Ansible 5.0.0 includes the newly released ansible-core 2.12 as well as
a curated set of Ansible collections to provide a vast number of
modules and plugins.
This is a major version update from Ansible 4.x which included
ansible-core 2.11 and there may be backwards incompatibilities in the
core playbook language.
Please see the porting guide (linked at the bottom) for details.

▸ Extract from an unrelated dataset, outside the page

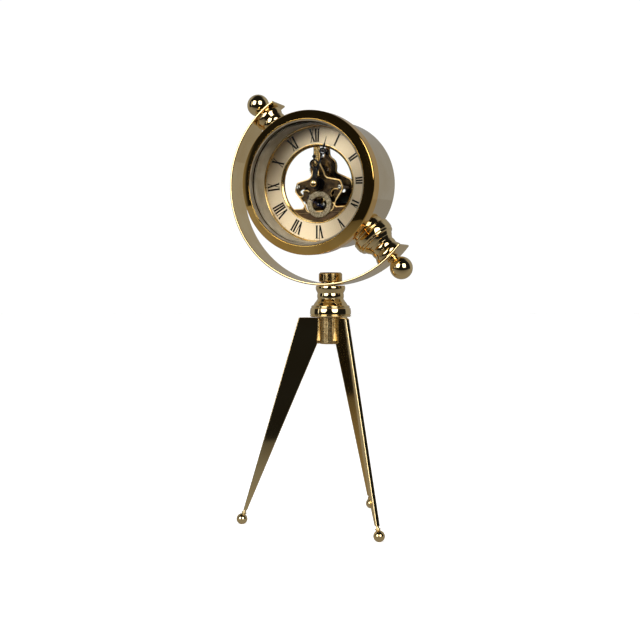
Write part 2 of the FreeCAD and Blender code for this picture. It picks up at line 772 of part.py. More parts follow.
wheel("minute_wheel", motion_level + 0.3, 0.8, d.minute_teeth, d.motion_module, pivot_r,
      minute_at * at(turn=-90 + half_tooth["minute_teeth"]), spokes=5)
wheel("motion_arbor", hour_level - 0.4, 1.6, d.minute_pinion_teeth, hour_module, None,
      minute_at * at(turn=-90), pipe=post)
wheel("hour_wheel", hour_level, 0.8, d.hour_teeth, hour_module, arbor_r + d.run_gap,
      at(turn=90 + half_tooth["hour_teeth"]),
      pipe=(hour_level, hour_hand_level + 0.9 - hour_level, tube_r))
turned("set_knob", [
    (arbor_r, -9.6), (4.6, -9.6), (5.0, -9.2), (5.0, -5.4), (4.6, -5.0), (2.2, -5.0),
    (2.2, -3.4), (arbor_r, -3.4),
], CLOCK)
turned("centre_bush", [
    (tube_r + d.run_gap, front_level), (bush_r, front_level), (bush_r, d.plate_front + 0.8),
    (3.8, d.plate_front + 2.6), (tube_r + d.run_gap, d.plate_front + 2.6),
], CLOCK)
turned("hand_cap", [
    (0, minute_hand_level + 1.6), (arbor_r, minute_hand_level + 1.6),
    (arbor_r, minute_hand_level + 0.7), (2.6, minute_hand_level + 0.7),
    (2.6, minute_hand_level + 1.4, 2.4), (0.9, minute_hand_level + 2.9),
    (0, minute_hand_level + 2.9),
], CLOCK)


def pointer(label, level, long, hub_r, bore, moon, moon_r, foot, neck, place):
    """A hand with a round hub, a tapering shaft, an open moon and a fine tip."""
    body = new_body(label)
    thick = 0.7
    pad(body, level, thick, circles=[(0, 0, hub_r), (0, 0, bore)])
    pad(body, level, thick, outline=[(-foot, hub_r - 0.4), (foot, hub_r - 0.4),
                                     (neck, moon - moon_r + 0.3), (-neck, moon - moon_r + 0.3)])
    pad(body, level, thick, circles=[(0, moon, moon_r), (0, moon + moon_r * 0.18, moon_r * 0.62)])
    pad(body, level, thick, outline=[(-neck, moon + moon_r - 0.3), (neck, moon + moon_r - 0.3),
                                     (0.14, long), (-0.14, long)])
    return keep(body, label, CLOCK * place)


pointer("hour_hand", hour_hand_level, 28.4, 3.8, tube_r, 14.0, 2.9, 0.9, 0.6, at(turn=hour_turn))
pointer("minute_hand", minute_hand_level, 34.8, 3.0, arbor_r, 24.0, 2.3, 0.8, 0.5,
        at(turn=minute_turn))
second = new_body("seconds_hand")
pad(second, seconds_hand_level, 0.4, circles=[(0, 0, 1.5), (0, 0, pivot_r)])
pad(second, seconds_hand_level, 0.4, outline=[(-0.32, 1.3), (0.32, 1.3), (0.12, 10.6),
                                              (-0.12, 10.6)])
pad(second, seconds_hand_level, 0.4, outline=[(-0.4, -1.2), (-0.8, -4.2), (0.8, -4.2),
                                              (0.4, -1.2)])
keep(second, "seconds_hand", CLOCK * seconds_at * at(turn=seconds_turn))

# ---- checks and files --------------------------------------------------------------------------

doc.recompute()
failed = [o.Label for o in doc.Objects if "Invalid" in o.State or "Error" in o.State]
if failed:
    raise SystemExit(f"failed objects: {failed}")
os.makedirs("parts", exist_ok=True)
for part in parts:
    shape = part.Shape
    if shape.isNull() or not shape.isValid() or not shape.Solids:
        raise SystemExit(f"bad shape: {part.Label}")
    print(f"{part.Label:18s} {len(shape.Solids)} solid(s) {shape.Volume:10.1f} mm3")
    shape.exportStep(os.path.join("parts", f"{part.Label}.step"))
print(len(parts), "nodes")
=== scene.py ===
# %% [markdown]
# # A gold skeleton table clock
# The clock stands on three blades that meet in a grooved hub. A C-shaped arm is clamped above
# the hub, and a round drum hangs between two turned spindles inside the arm. This lesson builds
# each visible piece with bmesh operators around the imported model, then gives every piece the
# finish it has in a workshop: gold plate, brass, lacquer, glass and steel.

# %% Load the frame
import json
import math

import bmesh
import bpy
from mathutils import Matrix, Vector


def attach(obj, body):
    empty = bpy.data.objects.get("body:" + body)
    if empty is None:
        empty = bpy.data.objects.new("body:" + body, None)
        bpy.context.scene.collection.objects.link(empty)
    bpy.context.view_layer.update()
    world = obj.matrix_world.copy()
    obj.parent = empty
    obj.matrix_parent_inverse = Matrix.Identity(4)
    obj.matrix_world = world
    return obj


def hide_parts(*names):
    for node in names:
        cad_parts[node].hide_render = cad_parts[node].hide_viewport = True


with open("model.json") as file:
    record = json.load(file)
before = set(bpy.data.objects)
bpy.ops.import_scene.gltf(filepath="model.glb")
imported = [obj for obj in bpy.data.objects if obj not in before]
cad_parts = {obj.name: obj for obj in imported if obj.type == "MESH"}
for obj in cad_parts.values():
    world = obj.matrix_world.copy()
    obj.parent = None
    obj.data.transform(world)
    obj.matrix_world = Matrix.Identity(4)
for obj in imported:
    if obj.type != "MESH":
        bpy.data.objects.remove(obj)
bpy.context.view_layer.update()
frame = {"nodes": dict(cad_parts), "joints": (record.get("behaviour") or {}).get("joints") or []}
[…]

It has problems, and I'm new here. What is the best place to report
issues with the bundling, rather than individual repos? The pypi.org
reference points to the https://github.com/ansible/ansible/, which is
now the repo for "ansible-core" and should frankly be relabeled in
github.
Have some problem
ansible --version
ERROR! Unexpected Exception, this is probably a bug: module ‘ansible.constants’ has no attribute ‘CONTROLLER_PYTHON_WARNING’
the full traceback was:
Traceback (most recent call last):
File “/usr/bin/ansible”, line 76, in
if C.CONTROLLER_PYTHON_WARNING and not _PY38_MIN:
AttributeError: module ‘ansible.constants’ has no attribute ‘CONTROLLER_PYTHON_WARNING’
Which tries to install the dependency ansible-core >= 2.12.0.
Unfortunately, ansible-core of that bleeding edge version really does
require python 3.8 or later now, and some operating systems don't have
one built in. In particular, the 'python3' on RHEL 7 and RHEL 8 is
only python 3.6, and the one on Amazon Linux 2 is only python 3.7.
This is a *BIG* problem for ansible servers, it's a problem for AWX,
and I'd be very curious indeed how the host Red Hat (which bought
ansible.com) is dealing with it for Ansible Tower.
I would run "python --version" and "python3 --version" to see if your
current python is recent enough. if not, you're not going to be able
to use the new "ansible-core" until you install a newer python by hook
or by crook for use by ansible-core and the "ansible" python tarball.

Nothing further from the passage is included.